Examine the entries and show every line in which the word "Write" is found.

***** Exercise inputs *****

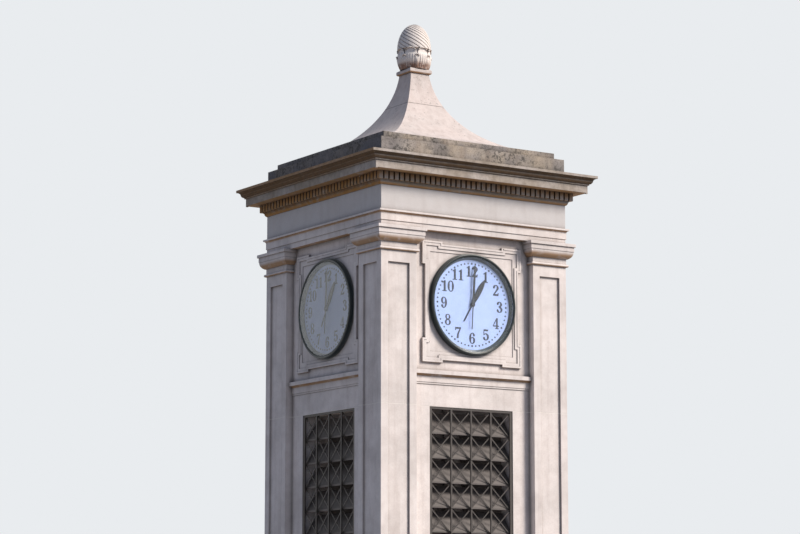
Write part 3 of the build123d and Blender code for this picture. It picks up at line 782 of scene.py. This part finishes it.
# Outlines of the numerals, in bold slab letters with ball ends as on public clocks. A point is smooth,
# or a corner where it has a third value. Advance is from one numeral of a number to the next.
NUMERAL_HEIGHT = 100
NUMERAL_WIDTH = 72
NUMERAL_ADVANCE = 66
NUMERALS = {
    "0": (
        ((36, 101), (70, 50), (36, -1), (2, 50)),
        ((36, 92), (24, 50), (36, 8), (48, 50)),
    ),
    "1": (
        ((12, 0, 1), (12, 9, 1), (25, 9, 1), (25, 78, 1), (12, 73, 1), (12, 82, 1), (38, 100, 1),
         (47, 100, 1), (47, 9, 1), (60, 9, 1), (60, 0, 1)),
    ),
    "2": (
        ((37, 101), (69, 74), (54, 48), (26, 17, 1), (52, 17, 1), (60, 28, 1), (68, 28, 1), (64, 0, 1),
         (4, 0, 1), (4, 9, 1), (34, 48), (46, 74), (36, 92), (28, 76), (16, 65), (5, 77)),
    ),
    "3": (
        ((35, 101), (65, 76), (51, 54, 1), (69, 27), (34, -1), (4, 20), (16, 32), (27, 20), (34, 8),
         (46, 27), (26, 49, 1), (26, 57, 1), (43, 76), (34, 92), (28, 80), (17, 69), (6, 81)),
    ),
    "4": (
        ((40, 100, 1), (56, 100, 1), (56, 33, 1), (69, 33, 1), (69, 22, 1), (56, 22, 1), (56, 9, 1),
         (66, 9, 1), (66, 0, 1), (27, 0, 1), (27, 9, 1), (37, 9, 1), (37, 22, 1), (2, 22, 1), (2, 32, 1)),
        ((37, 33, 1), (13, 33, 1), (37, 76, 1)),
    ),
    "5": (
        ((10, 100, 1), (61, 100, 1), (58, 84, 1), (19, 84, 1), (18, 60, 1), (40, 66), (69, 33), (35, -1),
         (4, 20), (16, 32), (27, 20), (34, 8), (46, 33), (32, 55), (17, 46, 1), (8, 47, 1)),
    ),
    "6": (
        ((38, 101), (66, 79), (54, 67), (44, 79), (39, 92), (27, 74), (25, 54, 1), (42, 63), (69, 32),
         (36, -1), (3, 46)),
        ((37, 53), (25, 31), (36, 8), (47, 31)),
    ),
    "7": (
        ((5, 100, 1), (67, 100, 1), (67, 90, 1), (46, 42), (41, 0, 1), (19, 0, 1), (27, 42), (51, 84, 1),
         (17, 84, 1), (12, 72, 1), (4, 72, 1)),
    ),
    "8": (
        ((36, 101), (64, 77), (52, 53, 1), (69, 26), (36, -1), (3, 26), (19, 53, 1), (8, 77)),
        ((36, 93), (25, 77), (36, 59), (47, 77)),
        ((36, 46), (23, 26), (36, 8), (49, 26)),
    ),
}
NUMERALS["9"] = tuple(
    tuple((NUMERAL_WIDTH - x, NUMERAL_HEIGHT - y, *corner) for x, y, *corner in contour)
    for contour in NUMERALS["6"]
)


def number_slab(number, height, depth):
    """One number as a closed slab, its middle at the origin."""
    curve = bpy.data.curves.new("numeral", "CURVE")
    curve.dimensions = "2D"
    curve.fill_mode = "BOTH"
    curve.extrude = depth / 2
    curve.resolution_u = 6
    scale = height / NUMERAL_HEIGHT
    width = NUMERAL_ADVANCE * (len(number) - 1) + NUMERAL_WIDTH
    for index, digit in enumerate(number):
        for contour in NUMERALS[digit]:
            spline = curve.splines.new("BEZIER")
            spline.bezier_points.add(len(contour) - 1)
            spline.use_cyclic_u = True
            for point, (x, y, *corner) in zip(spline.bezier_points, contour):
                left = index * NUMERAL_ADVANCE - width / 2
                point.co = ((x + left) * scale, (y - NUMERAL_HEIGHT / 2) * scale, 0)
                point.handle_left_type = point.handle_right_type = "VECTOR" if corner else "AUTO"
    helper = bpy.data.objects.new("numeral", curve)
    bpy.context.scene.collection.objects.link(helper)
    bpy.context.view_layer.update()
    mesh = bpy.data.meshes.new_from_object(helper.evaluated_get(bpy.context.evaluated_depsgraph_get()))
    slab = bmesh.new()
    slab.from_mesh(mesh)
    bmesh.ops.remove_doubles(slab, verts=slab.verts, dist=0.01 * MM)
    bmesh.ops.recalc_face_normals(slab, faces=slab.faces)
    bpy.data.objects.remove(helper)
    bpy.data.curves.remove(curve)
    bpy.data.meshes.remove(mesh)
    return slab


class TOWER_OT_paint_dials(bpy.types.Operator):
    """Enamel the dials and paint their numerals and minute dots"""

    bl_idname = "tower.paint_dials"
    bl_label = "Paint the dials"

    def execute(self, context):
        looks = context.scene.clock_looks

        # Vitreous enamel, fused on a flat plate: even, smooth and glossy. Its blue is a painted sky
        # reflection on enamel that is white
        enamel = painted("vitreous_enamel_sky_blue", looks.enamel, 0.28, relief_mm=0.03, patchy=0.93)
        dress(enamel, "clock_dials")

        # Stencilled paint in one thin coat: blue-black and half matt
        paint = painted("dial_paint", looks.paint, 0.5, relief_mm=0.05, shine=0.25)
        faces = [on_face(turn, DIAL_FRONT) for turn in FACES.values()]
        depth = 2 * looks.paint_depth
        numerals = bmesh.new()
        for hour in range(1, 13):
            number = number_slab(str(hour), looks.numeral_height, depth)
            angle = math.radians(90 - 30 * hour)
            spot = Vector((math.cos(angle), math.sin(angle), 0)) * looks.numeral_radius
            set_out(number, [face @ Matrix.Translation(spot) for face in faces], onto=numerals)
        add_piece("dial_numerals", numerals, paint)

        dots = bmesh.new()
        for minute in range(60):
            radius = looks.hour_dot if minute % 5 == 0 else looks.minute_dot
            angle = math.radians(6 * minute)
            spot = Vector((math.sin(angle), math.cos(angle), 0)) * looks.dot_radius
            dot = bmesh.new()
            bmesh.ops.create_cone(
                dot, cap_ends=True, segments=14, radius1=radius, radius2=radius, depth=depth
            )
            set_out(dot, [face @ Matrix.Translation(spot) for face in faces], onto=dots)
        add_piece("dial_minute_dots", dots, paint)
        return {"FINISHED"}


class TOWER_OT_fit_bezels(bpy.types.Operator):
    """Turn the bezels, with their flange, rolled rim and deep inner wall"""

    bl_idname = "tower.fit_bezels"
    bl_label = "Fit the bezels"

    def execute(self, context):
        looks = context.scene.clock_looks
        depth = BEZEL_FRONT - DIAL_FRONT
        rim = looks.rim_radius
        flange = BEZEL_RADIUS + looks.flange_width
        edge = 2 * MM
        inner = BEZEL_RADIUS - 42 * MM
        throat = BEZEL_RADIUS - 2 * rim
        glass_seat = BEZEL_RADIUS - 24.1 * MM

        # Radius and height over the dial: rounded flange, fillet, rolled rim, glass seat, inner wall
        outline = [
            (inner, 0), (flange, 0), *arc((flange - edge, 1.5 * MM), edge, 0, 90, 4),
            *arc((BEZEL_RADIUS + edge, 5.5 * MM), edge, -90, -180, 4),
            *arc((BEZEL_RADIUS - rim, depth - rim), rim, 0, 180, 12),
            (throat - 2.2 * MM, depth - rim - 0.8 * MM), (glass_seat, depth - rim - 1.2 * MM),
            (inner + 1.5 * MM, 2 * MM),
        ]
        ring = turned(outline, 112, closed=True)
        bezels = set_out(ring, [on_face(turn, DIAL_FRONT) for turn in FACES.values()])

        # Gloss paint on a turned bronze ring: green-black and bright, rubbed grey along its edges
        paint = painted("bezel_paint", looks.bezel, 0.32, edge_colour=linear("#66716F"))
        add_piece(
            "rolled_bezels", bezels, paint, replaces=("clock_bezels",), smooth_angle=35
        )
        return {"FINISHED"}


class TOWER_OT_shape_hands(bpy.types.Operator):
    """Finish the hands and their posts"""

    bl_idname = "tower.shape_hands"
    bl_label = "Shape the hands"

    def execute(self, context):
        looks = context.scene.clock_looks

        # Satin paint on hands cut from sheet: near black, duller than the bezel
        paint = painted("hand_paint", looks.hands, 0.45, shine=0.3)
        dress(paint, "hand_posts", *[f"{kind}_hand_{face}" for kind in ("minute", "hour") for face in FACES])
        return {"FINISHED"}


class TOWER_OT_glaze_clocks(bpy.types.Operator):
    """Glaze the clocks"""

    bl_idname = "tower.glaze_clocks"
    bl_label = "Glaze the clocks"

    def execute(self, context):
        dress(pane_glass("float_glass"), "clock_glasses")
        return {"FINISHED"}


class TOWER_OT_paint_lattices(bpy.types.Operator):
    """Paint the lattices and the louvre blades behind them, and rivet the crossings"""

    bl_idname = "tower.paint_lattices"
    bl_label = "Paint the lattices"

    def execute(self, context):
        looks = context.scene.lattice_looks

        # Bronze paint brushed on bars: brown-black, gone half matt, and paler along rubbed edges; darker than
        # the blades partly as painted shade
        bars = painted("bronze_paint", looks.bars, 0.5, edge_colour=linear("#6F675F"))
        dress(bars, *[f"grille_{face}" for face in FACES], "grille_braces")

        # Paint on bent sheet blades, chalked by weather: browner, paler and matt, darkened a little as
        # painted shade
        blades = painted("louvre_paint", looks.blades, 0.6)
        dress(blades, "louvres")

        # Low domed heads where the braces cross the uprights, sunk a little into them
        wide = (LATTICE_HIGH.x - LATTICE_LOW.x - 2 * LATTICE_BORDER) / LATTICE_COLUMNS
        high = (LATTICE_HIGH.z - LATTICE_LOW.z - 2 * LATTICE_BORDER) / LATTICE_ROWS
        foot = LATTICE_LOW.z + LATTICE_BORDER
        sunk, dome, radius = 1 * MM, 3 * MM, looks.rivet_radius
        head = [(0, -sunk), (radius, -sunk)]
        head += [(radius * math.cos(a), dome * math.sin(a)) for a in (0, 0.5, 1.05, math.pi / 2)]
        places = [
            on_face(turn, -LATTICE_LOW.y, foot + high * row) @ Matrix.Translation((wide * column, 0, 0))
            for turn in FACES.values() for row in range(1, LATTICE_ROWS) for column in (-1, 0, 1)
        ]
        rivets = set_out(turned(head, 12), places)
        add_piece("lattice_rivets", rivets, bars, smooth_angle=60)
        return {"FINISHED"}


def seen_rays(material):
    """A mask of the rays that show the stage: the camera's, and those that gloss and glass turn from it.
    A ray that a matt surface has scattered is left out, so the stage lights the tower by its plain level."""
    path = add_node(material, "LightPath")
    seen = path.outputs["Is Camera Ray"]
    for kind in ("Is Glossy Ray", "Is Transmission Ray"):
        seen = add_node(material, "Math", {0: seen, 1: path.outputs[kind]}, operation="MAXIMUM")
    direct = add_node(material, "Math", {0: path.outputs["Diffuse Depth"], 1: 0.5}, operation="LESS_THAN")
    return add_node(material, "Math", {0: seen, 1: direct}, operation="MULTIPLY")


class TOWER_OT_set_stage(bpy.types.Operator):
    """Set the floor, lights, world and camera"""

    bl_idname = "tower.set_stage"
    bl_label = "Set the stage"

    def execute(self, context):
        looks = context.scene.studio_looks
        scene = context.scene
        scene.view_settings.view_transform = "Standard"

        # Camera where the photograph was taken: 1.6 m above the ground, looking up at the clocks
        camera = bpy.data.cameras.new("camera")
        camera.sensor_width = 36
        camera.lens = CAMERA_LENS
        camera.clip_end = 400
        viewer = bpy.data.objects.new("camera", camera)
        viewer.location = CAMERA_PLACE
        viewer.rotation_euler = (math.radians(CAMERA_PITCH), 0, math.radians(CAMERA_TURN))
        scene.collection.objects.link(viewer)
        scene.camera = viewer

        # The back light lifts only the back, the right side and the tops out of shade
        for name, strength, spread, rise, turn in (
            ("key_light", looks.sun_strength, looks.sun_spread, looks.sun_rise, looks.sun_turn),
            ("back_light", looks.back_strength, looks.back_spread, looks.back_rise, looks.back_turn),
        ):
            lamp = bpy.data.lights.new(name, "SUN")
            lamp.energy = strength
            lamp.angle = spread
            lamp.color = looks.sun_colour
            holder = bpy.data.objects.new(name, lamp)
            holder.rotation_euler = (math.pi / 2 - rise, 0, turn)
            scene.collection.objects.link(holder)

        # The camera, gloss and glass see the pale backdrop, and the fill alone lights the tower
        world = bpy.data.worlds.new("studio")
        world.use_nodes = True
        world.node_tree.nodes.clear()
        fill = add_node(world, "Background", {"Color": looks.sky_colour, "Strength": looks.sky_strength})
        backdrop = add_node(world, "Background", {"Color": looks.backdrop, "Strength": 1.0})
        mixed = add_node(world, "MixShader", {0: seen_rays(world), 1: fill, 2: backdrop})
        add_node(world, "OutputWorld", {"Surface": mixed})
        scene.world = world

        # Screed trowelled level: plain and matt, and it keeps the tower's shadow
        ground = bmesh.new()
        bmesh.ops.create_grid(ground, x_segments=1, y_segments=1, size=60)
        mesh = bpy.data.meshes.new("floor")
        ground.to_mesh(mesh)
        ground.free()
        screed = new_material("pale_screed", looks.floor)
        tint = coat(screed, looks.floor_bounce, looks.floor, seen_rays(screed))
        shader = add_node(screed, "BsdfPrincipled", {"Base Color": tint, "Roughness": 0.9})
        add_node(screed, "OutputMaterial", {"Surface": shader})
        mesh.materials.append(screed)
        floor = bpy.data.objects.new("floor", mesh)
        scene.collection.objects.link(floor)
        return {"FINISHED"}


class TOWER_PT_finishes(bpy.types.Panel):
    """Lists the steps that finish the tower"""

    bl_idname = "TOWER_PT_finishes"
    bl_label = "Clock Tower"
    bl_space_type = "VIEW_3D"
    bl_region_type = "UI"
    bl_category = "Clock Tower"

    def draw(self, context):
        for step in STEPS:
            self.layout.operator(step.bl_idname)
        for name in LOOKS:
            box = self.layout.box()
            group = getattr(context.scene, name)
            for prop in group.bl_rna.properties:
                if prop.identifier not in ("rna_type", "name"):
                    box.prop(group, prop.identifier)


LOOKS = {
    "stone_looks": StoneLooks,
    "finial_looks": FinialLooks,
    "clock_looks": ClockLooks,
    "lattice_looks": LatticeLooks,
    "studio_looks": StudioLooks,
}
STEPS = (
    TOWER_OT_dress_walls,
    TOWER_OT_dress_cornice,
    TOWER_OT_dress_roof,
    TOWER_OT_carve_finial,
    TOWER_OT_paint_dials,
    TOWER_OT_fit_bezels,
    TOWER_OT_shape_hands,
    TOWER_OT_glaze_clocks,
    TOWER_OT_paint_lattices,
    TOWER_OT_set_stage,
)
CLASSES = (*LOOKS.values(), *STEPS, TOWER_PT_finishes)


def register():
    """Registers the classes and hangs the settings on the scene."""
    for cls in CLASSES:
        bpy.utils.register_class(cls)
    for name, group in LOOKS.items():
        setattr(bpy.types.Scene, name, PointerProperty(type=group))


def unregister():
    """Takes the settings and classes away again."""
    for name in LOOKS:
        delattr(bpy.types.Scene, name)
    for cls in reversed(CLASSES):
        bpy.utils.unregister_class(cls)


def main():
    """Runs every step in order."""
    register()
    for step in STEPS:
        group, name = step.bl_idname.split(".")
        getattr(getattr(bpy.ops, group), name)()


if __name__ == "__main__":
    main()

*****
***** Exercise inputs *****

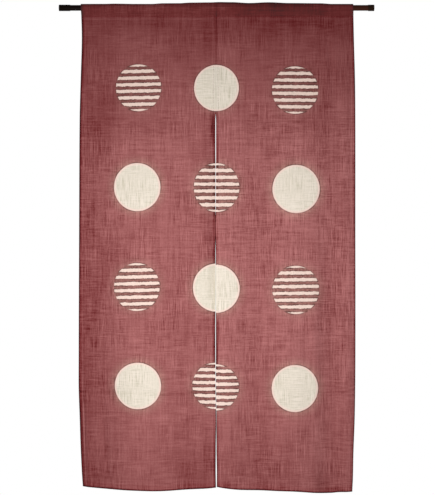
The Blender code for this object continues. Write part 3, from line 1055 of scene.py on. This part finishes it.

*****
***** Exercise inputs *****

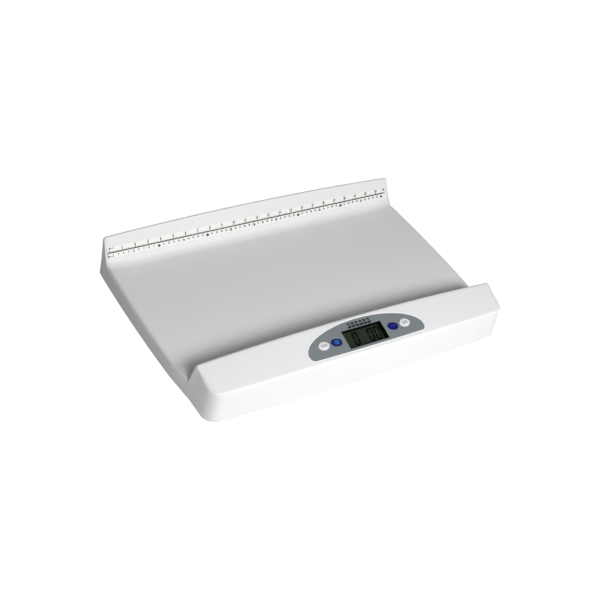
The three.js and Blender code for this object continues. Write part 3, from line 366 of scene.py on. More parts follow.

*****

▶ Expected answer
Write part 3 of the build123d and Blender code for this picture. It picks up at line 782 of scene.py. This part finishes it.
The Blender code for this object continues. Write part 3, from line 1055 of scene.py on. This part finishes it.
The three.js and Blender code for this object continues. Write part 3, from line 366 of scene.py on. More parts follow.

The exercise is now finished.